**What to produce**
In the records that follow, locate every line with "pose" and extract it.

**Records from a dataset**
..........
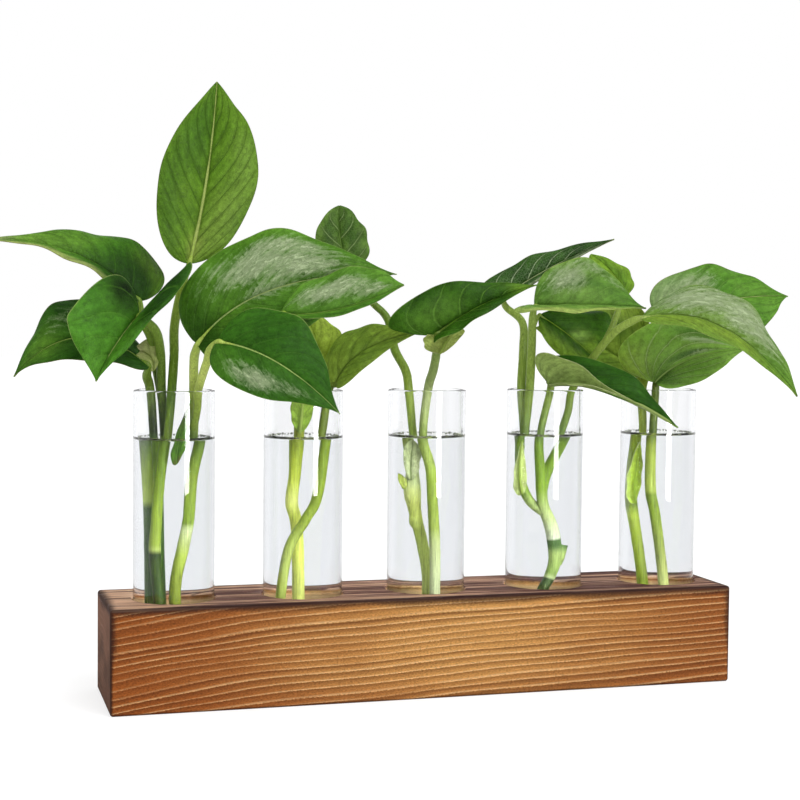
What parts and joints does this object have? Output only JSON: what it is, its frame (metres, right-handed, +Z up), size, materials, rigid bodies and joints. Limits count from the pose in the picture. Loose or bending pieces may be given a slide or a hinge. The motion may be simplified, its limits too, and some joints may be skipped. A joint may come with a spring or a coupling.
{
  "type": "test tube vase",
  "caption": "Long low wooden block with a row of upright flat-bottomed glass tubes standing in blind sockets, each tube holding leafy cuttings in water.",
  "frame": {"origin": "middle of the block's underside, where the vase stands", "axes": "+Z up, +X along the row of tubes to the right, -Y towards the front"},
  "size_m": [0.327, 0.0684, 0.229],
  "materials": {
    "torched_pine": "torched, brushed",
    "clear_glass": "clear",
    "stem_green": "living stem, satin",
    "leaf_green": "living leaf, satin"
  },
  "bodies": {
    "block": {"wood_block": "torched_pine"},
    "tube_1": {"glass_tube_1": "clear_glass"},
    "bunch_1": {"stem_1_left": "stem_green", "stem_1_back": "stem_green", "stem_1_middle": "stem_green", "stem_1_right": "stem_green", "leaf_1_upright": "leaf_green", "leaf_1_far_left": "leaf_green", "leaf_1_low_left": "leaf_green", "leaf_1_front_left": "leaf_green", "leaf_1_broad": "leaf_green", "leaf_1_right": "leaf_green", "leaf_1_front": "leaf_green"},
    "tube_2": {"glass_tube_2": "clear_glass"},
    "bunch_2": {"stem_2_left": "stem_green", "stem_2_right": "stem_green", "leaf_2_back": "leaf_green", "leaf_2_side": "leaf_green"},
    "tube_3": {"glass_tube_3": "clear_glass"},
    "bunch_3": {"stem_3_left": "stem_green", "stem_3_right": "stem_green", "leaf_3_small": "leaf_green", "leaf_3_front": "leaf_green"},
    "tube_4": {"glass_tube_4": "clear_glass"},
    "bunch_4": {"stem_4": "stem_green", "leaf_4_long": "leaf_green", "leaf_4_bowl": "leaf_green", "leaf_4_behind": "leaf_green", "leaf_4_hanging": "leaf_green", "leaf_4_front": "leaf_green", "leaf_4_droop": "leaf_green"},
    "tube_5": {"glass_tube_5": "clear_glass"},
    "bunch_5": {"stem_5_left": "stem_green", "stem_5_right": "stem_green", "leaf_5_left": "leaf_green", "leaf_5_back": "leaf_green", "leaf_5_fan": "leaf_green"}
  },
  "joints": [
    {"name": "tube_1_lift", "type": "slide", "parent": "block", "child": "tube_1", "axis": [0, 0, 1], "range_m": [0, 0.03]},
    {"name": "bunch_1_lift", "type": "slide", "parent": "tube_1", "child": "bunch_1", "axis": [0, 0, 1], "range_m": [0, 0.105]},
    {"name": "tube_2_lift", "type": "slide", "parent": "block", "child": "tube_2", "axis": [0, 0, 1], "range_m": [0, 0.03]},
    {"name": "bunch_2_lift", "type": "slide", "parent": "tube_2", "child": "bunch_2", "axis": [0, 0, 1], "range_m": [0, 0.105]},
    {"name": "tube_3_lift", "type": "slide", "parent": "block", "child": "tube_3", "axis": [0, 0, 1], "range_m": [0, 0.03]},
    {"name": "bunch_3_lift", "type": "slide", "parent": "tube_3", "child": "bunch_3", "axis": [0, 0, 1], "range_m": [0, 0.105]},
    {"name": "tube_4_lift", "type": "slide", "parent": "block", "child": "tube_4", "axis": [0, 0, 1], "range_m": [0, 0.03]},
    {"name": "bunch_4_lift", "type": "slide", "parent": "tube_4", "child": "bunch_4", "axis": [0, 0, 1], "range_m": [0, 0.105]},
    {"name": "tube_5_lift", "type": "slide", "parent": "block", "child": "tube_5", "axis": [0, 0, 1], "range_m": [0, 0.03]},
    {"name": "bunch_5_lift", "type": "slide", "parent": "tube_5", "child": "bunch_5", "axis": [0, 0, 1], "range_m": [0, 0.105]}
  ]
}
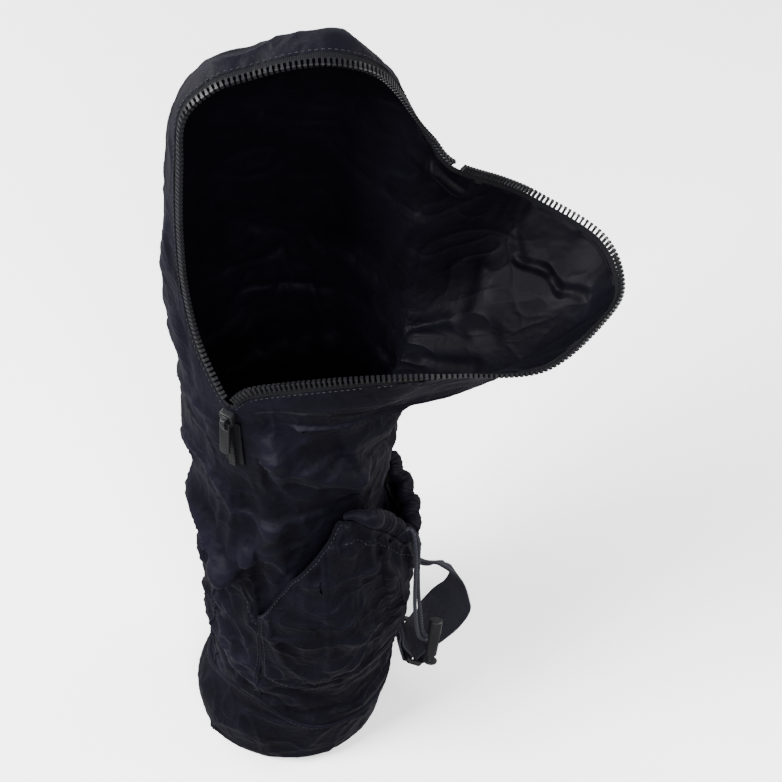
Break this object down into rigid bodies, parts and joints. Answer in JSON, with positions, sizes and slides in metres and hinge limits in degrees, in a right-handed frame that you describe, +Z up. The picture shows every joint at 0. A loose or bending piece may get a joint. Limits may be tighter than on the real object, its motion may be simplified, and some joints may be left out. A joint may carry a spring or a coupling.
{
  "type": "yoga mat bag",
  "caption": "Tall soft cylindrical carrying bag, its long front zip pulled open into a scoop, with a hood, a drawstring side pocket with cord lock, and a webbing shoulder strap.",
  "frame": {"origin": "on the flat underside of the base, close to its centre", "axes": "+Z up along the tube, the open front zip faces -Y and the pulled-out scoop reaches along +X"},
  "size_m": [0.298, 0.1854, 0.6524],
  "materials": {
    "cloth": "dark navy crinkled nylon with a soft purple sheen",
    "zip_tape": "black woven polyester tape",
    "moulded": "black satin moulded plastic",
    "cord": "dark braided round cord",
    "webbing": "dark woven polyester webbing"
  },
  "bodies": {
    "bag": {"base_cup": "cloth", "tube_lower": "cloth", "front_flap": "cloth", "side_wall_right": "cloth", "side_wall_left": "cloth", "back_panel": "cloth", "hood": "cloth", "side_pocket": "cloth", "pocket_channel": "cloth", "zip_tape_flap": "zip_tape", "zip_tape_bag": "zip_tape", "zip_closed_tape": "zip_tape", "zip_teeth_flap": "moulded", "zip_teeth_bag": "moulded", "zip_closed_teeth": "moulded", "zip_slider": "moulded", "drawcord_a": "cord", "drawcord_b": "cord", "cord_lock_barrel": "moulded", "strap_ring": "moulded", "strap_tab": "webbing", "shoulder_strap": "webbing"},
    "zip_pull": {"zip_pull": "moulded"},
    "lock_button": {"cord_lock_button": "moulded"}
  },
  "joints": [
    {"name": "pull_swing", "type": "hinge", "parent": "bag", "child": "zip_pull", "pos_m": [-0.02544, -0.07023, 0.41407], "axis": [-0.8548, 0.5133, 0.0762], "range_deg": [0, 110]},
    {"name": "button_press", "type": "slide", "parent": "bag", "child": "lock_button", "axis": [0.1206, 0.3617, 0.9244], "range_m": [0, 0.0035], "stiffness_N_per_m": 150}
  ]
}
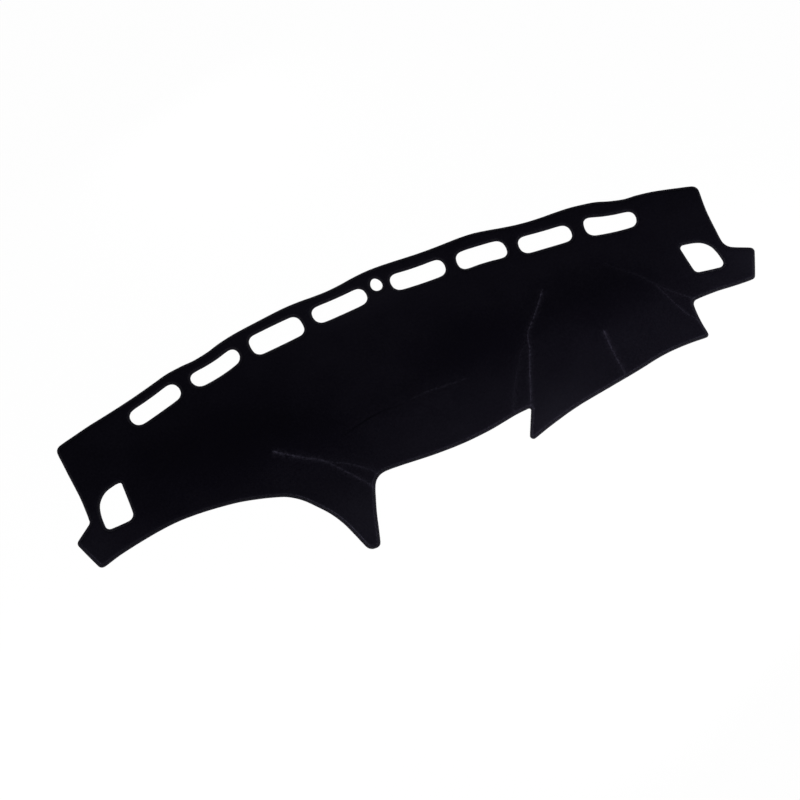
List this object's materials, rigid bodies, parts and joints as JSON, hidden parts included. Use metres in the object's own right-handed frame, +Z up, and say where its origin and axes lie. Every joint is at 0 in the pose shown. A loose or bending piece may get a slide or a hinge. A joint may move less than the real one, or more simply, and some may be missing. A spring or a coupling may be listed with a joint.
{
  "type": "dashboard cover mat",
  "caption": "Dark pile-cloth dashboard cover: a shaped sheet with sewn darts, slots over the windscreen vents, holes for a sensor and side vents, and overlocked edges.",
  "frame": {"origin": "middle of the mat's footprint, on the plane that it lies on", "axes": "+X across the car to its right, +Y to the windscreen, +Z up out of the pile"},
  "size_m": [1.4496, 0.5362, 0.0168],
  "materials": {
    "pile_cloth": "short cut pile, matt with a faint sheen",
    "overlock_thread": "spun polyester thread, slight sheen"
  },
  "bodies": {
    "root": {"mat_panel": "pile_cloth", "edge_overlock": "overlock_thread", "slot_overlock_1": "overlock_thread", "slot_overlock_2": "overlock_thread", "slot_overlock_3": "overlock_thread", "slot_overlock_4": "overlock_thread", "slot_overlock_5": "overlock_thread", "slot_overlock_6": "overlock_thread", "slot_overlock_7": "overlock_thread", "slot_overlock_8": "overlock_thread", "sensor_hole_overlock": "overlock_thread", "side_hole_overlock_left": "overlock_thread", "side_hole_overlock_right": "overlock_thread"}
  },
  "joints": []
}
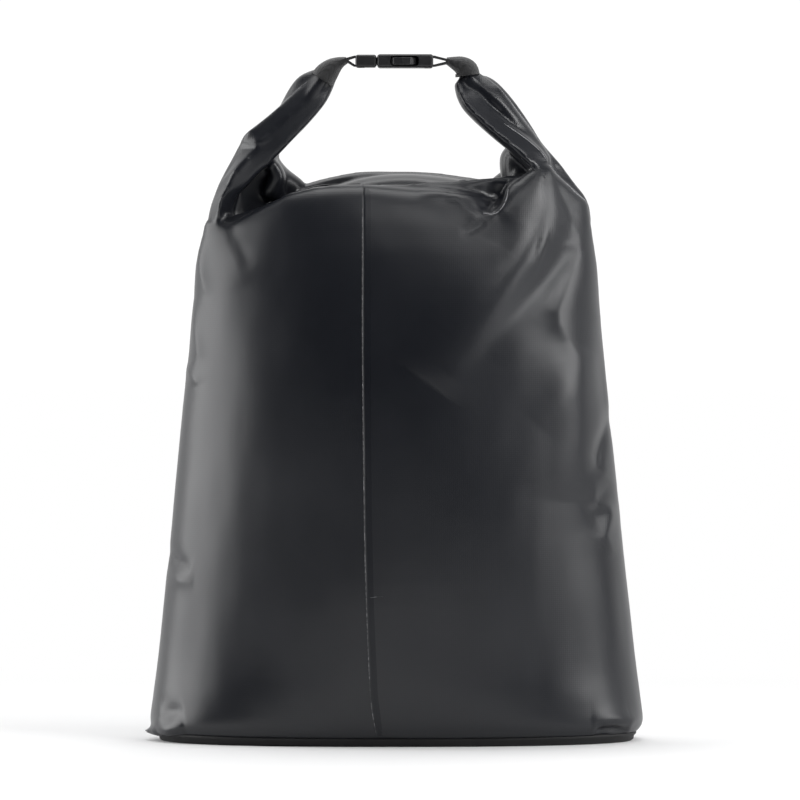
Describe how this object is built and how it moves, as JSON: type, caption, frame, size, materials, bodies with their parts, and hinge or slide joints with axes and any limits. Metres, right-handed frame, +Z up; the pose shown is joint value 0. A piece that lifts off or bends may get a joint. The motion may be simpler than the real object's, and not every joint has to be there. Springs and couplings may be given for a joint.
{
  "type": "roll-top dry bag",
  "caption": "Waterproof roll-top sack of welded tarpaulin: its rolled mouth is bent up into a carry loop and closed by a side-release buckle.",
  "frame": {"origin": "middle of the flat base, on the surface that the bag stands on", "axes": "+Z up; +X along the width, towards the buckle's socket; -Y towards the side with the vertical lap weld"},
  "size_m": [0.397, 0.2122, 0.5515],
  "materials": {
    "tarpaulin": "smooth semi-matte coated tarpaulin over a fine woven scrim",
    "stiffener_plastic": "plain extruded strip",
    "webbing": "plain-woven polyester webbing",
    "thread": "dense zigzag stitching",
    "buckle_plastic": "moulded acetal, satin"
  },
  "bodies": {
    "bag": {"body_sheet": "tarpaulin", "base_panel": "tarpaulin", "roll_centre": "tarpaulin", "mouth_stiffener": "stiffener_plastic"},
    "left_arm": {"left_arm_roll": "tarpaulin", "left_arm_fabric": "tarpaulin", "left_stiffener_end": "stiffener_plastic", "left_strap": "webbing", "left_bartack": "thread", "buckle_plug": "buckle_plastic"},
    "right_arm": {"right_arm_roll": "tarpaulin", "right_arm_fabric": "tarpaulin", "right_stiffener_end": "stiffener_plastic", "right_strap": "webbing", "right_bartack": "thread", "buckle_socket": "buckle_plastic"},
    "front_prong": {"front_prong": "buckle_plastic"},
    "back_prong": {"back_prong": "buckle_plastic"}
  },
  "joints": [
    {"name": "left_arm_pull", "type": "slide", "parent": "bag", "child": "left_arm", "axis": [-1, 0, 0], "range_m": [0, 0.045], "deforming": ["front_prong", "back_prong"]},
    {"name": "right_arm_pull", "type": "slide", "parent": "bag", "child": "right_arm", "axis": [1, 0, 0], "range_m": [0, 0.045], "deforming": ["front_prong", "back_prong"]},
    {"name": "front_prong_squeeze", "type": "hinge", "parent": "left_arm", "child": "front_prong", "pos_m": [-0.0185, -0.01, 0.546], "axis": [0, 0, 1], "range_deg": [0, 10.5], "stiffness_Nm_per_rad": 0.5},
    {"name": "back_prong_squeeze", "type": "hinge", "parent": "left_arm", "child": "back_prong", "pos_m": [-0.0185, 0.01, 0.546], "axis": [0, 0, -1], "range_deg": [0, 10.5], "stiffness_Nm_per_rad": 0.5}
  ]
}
..........
**Correct response**
What parts and joints does this object have? Output only JSON: what it is, its frame (metres, right-handed, +Z up), size, materials, rigid bodies and joints. Limits count from the pose in the picture. Loose or bending pieces may be given a slide or a hinge. The motion may be simplified, its limits too, and some joints may be skipped. A joint may come with a spring or a coupling.
List this object's materials, rigid bodies, parts and joints as JSON, hidden parts included. Use metres in the object's own right-handed frame, +Z up, and say where its origin and axes lie. Every joint is at 0 in the pose shown. A loose or bending piece may get a slide or a hinge. A joint may move less than the real one, or more simply, and some may be missing. A spring or a coupling may be listed with a joint.
Describe how this object is built and how it moves, as JSON: type, caption, frame, size, materials, bodies with their parts, and hinge or slide joints with axes and any limits. Metres, right-handed frame, +Z up; the pose shown is joint value 0. A piece that lifts off or bends may get a joint. The motion may be simpler than the real object's, and not every joint has to be there. Springs and couplings may be given for a joint.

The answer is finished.